(Written instruction) Extract exactly those lines that lie between the start of the material and the line with "material in the", including both boundary lines and no others.

(Material for this task)
— BEGIN —
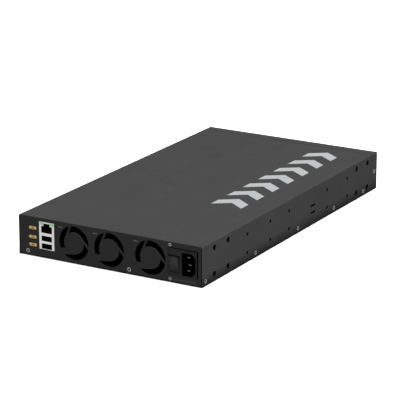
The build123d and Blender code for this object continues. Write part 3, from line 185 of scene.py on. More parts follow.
class Shade:
    """A material in the making: its Principled shader and short ways to add nodes to it."""

    def __init__(self, name, colour, roughness, metallic=0.0, specular=0.5):
        self.material = bpy.data.materials.new(name)
        self.material.use_nodes = True
        self.tree = self.material.node_tree
        self.shader = self.tree.nodes["Principled BSDF"]
        self.colour = (*colour, 1)
        self.shader.inputs["Base Color"].default_value = self.colour
        self.shader.inputs["Roughness"].default_value = roughness
        self.shader.inputs["Metallic"].default_value = metallic
        self.shader.inputs["Specular IOR Level"].default_value = specular
        self.place = self.tree.nodes.new("ShaderNodeTexCoord").outputs["Object"]

    def add(self, kind, inputs=None, **settings):
        """A node with its settings and inputs: numbers, colours or other nodes' outputs."""
        node = self.tree.nodes.new("ShaderNode" + kind)
        for key, value in settings.items():
            setattr(node, key, value)
        for key, value in (inputs or {}).items():
            self.feed(node.inputs[key], value)
        return node

    def feed(self, socket, value):
        if isinstance(value, bpy.types.NodeSocket):
            self.tree.links.new(value, socket)
        else:
            socket.default_value = value

    def sum(self, operation, a, b=0.0, c=0.0):
        """One arithmetic step."""
        return self.add("Math", {0: a, 1: b, 2: c}, operation=operation).outputs[0]

    def all_of(self, *masks):
        """The product of several masks."""
        total = masks[0]
        for mask in masks[1:]:
            total = self.sum("MULTIPLY", total, mask)
        return total

    def axes(self):
        """The place's three coordinates."""
        return self.add("SeparateXYZ", {0: self.place}).outputs

    def stretched(self, scale):
        """The place with each axis scaled."""
        return self.add("Mapping", {"Vector": self.place, "Scale": scale}).outputs[0]

    def noise(self, scale, detail=2.0, vector=None, roughness=0.5):
        """Soft noise from 0 to 1; scale is features a metre."""
        inputs = {
            "Vector": vector or self.place,
            "Scale": scale, "Detail": detail, "Roughness": roughness,
        }
        return self.add("TexNoise", inputs).outputs["Fac"]

    def spread(self, value, low, high, to_low=0.0, to_high=1.0):
        """The value from low to high, mapped to a new range and held inside it."""
        inputs = {
            "Value": value, "From Min": low, "From Max": high, "To Min": to_low, "To Max": to_high,
        }
        return self.add("MapRange", inputs, clamp=True).outputs["Result"]

    def blend(self, factor, a, b):
        """A colour that goes from a to b."""
        node = self.add("Mix", data_type="RGBA")
        self.feed(node.inputs[0], factor)
        self.feed(node.inputs[6], a if isinstance(a, bpy.types.NodeSocket) else (*a[:3], 1))
        self.feed(node.inputs[7], b if isinstance(b, bpy.types.NodeSocket) else (*b[:3], 1))
        return node.outputs[2]

    def edges(self, radius):
        """1 along edges and corners, within the radius, and 0 on open faces."""
        rounded = self.add("Bevel", {"Radius": radius}, samples=4).outputs[0]
        flat = self.add("NewGeometry").outputs["True Normal"]
        compare = self.add("VectorMath", {0: rounded, 1: flat}, operation="DOT_PRODUCT")
        return self.spread(compare.outputs["Value"], 0.99, 0.80)

    def open_air(self, distance):
        """1 where the surface stands free and less in corners and recesses, within the distance."""
        return self.add("AmbientOcclusion", {"Distance": distance}, samples=8).outputs["AO"]

    def bump(self, height, distance, strength=1.0):
        """Adds relief. The distance is how high the height's 1 stands, in metres."""
        normal = self.shader.inputs["Normal"]
        inputs = {"Height": height, "Distance": distance, "Strength": strength}
        if normal.links:
            inputs["Normal"] = normal.links[0].from_socket
        self.tree.links.new(self.add("Bump", inputs).outputs[0], normal)

    def paint(self, colour):
        """Drives the base colour."""
        self.tree.links.new(colour, self.shader.inputs["Base Color"])

    def painted(self):
        """What drives the base colour so far, to paint over."""
        return self.shader.inputs["Base Color"].links[0].from_socket

    def roughen(self, low, high, scale, detail=3.0, vector=None):
        """Patches of roughness between two values."""
        value = self.spread(self.noise(scale, detail, vector), 0.3, 0.7, low, high)
        self.tree.links.new(value, self.shader.inputs["Roughness"])


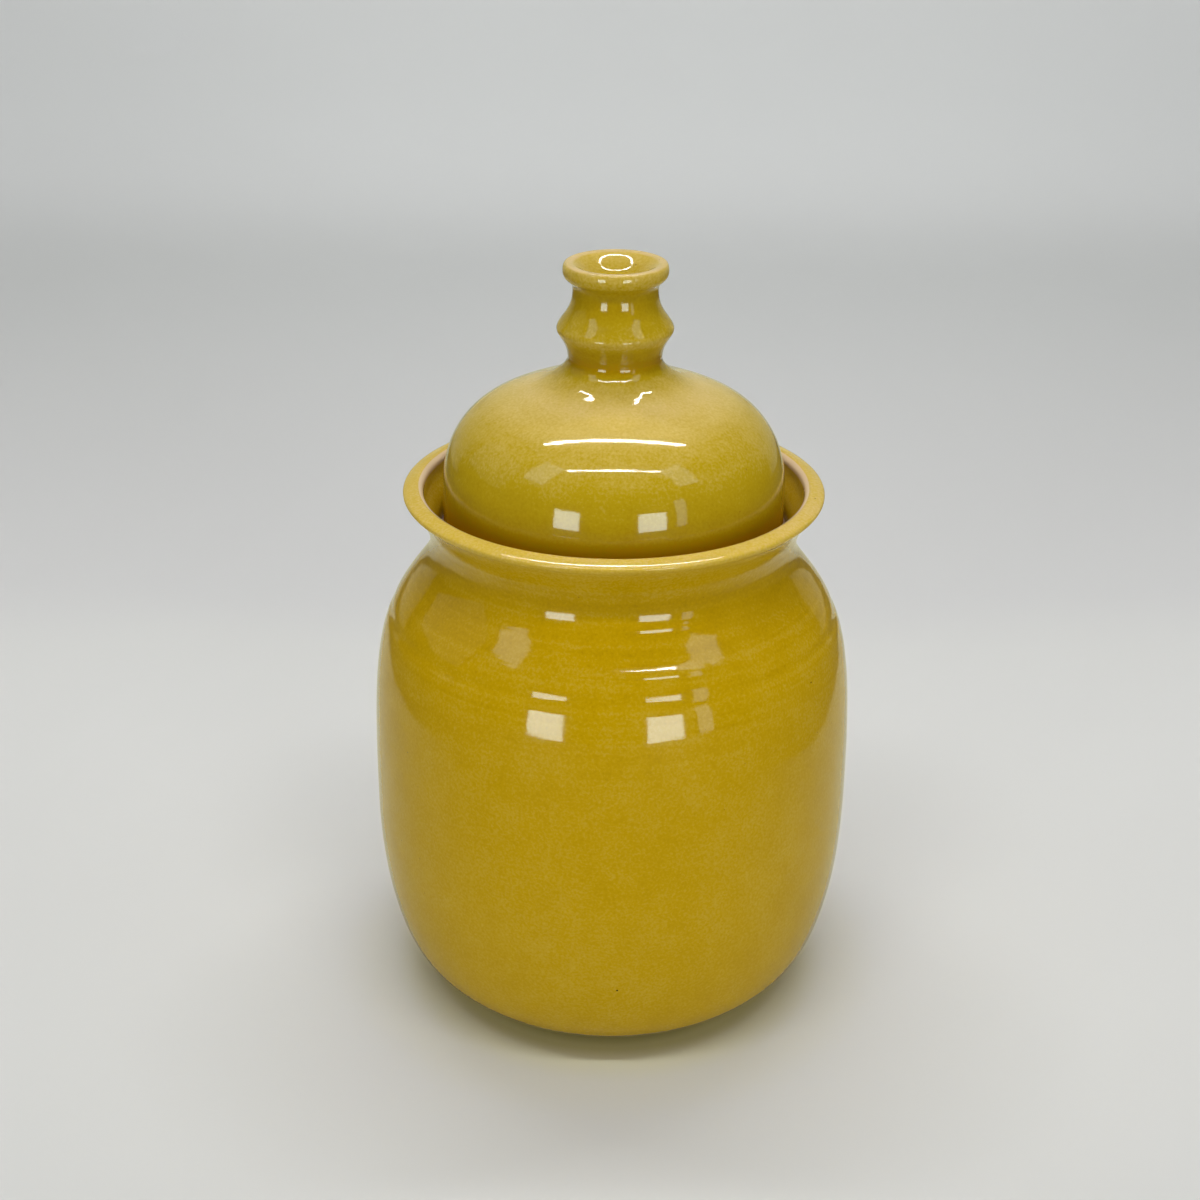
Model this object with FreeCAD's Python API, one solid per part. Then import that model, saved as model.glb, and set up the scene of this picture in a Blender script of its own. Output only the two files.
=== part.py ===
import FreeCAD, Part
import os

# Treat jar: a wheel-thrown stoneware jar and the lid that drops into its collar.
# Millimetres, +Z up. The origin is the centre of the foot, on the table.
# Each outline is a half section, given as a radius from the axis and a height.
# Its flowing parts are splines that stay inside their poles, so no size makes them overshoot.

# Jar, outside
jar_height = 171.5            # table to the top of the lip
foot_radius = 46.0            # outer edge of the foot ring
foot_reach = 14.3             # the wall leaves the foot towards a pole this far out
foot_rise = 6.2               # and this far up
heel_inset = 5.4              # pole of the round heel, inside the belly
heel_height = 15.8
belly_radius = 76.3           # the jar's widest radius
belly_height = 72.5           # middle of the belly
belly_span = 45.0             # height over which the belly runs almost straight
shoulder_inset = 2.4          # pole of the shoulder, inside the belly
shoulder_drop = 29.0          # and below the neck
throat_flare = 6.9            # pole of the hollow curve between shoulder and neck
throat_drop = 13.1
neck_wall = 3.4               # clay beside the lid at the neck, the crease under the collar
neck_turn = 5.4               # length of the upright stretch below the crease
collar_height = 16.8          # neck crease to the top of the lip
collar_turn = 4.0             # length of the upright stretch above the crease
collar_flare = 2.5            # pole of the collar's hollow curve, outside the neck
collar_rise = 9.2

# Lip
lip_overhang = 7.8            # how far the lip stands out from the neck
lip_width = 6.2               # mouth to outer edge
lip_crest_inset = 4.2         # the lip's highest ring lies this far inside its outer edge
lip_foot_inset = 1.3          # end of the collar's outside, where the roll of the lip begins
lip_foot_drop = 3.7
lip_under_inset = 0.15        # poles of the roll, in from the lip's edge and down from its crest
lip_under_drop = 2.8
lip_edge_bulge = 0.35
lip_edge_drop = 1.5
lip_over_inset = 1.1
lip_over_drop = 0.75
lip_slope_inset = 2.9
lip_slope_drop = 0.12
bevel_top_reach = 0.7         # poles of the bevel that runs from the crest in to the mouth
bevel_top_drop = 0.15
bevel_low_reach = 0.15
bevel_low_drop = 0.9
bevel_turn_drop = 1.8
bevel_foot_drop = 2.6

# Ledge inside the collar that carries the lid
seat_depth = 14.5             # top of the lip down to the ledge
ledge_overlap = 5.4           # how far the ledge reaches in under the lid's side
ledge_thickness = 6.0         # height of the bore below the ledge

# Jar, inside and underneath
wall = 6.0
floor_thickness = 8.0
floor_reach = 10.0            # length of the flat stretch that runs into the inner heel
foot_ring_width = 6.0
foot_recess = 2.5

# Lid
lid_radius = 52.4
lid_clearance = 1.0           # between the lid's side and the wall beside the ledge
lid_wall = 5.2
lid_edge_round = 1.0
lid_side_height = 15.0        # straight side, up from the ledge
brow_rise = 22.9              # poles of the dome, up from the ledge and in from its side
dome_turn_inset = 5.2
dome_turn_rise = 34.9
dome_top_inset = 16.9
dome_top_rise = 42.0
ceiling_rise = 41.0           # underside of the dome, on the axis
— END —
(Solution for this problem)
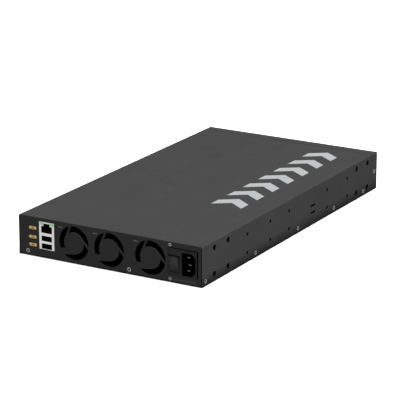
The build123d and Blender code for this object continues. Write part 3, from line 185 of scene.py on. More parts follow.
class Shade:
    """A material in the making: its Principled shader and short ways to add nodes to it."""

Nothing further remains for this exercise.